Second Base: Alberto Callaspo vs. Omar Infante
Second base is certainly a weakness for both of these teams, with neither player having any real speed, power, or average to speak of. Gun-to-my-head, I’d take Infante and his .252 average over Callaspo and his .223 average.
Edge: Kansas City
Third Base: Josh Donaldson vs. Mike Moustakas
For the second straight season, Donaldson was a stud for the A’s, among the MLB’s elite at third both offensively and defensively. He showed off elite power among third basemen with 29 HR and 98 RBI and the fact that he was third in the MLB among position players in WAR (despite a .257 average) shows just how valuable he is defensively. Meanwhile, Moustakas was sent down to the minors at one point this season and although he was able to show off a little pop with 15 HR in 455 AB, he was barely able to stay above the Mendoza line. This is as lopsided a matchup as it gets.
Shortstop: Jed Lowrie vs. Alcides Escobar
Alcides Escobar was quitely among the best SS in the majors this season combining a very solid average of .285 with speed that netted him 31 steals on 37 attempts. Very few shorts can challenge Escobar head-to-head. Lowrie (and his .249 average) is not one of them.
Edge: Kansas City
Outfield: Jonny Gomes, Coco Crisp, Josh Reddick vs. Alex Gordon, Lorenzo Cain, Nori Aoki
Oakland has it all in their outfield- pop, speed, and very valuable postseason experience (and fun fact- all are former Red Sox!). The Royals have a very valuable player in LF with Alex Gordon and Nori Aoki proved to be a valuable offseason addition (batting .285 with 17 SB) in RF but Oakland’s group looks like the group you want to roll with in a must-win.

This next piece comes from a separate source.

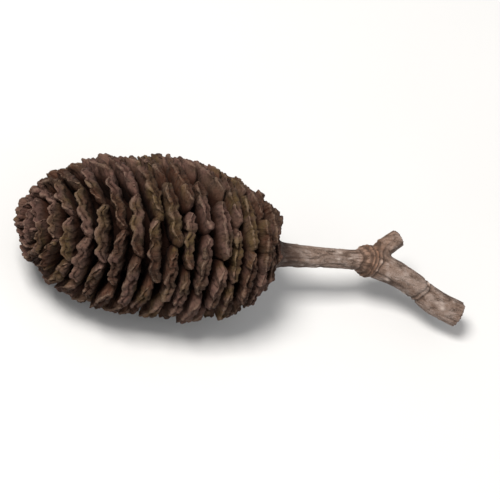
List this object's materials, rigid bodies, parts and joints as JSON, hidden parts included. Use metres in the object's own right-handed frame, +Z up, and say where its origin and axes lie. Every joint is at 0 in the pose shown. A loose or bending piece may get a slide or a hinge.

Designated Hitter: Adam Dunn vs. Billy Butler
Billy Butler and his line of .271/9/66 was among one of the worst everyday players this season according to the advanced stats, so literally any DH has a good chance of winning this head-to-head. The fact that Oakland has Dunn makes this a little interesting but he does have the pop (22HR in 429 AB) that Butler simply doesn’t have.
Bullpen: Sean Doolittle (C), Eric O’Flaherty, Luke Gregerson vs. Greg Holland (C), Scott Downs, Wade Davis
It is very possible that this game will be close and will have to be closed out. And the guy you want closing out a tight game is Greg Holland, who had 46 saves in 48 opportunities. Compare that to Doolittle and his 4 blown saves in 26 opportunities, and it looks like we have a clear edge. Holland was arguably the best closer in baseball this season, owning a .1.44 ERA and 0.91 WHIP. Wade Davis was also a very valuable reliever during the Royals’ run to the postseason, picking up 9 wins and sporting a 1.00 ERA and .85 WHIP.
Edge: Kansas City
The fact that the Wild Card games are a one-game, winner-takes- all matchup (for now) certainly offers a break to the Royals, who would have to go against one of the most imposing, deepest rotations in a usual best 3-of-5 scenario. Still, it would appear that Oakland has a slight edge in this one. Although they certainly limped into the postseason, they are coming off a energizing game on Sunday in which Sonny Gray clinched their postseason appearance. Jon Lester has shown that he can come up big in postseason games and Oakland has the potential for timely HRs that the Royals simply don’t appear to have. Although the Royals ending baseball’s longest postseason drought is a fantastic story (hello Toronto Blue Jays, you’re up!) the Athletics are in a position where they simply cannot make another early postseason exit. Plus, who doesn’t want to see an all-AL West matchup involving Oakland and Anaheim?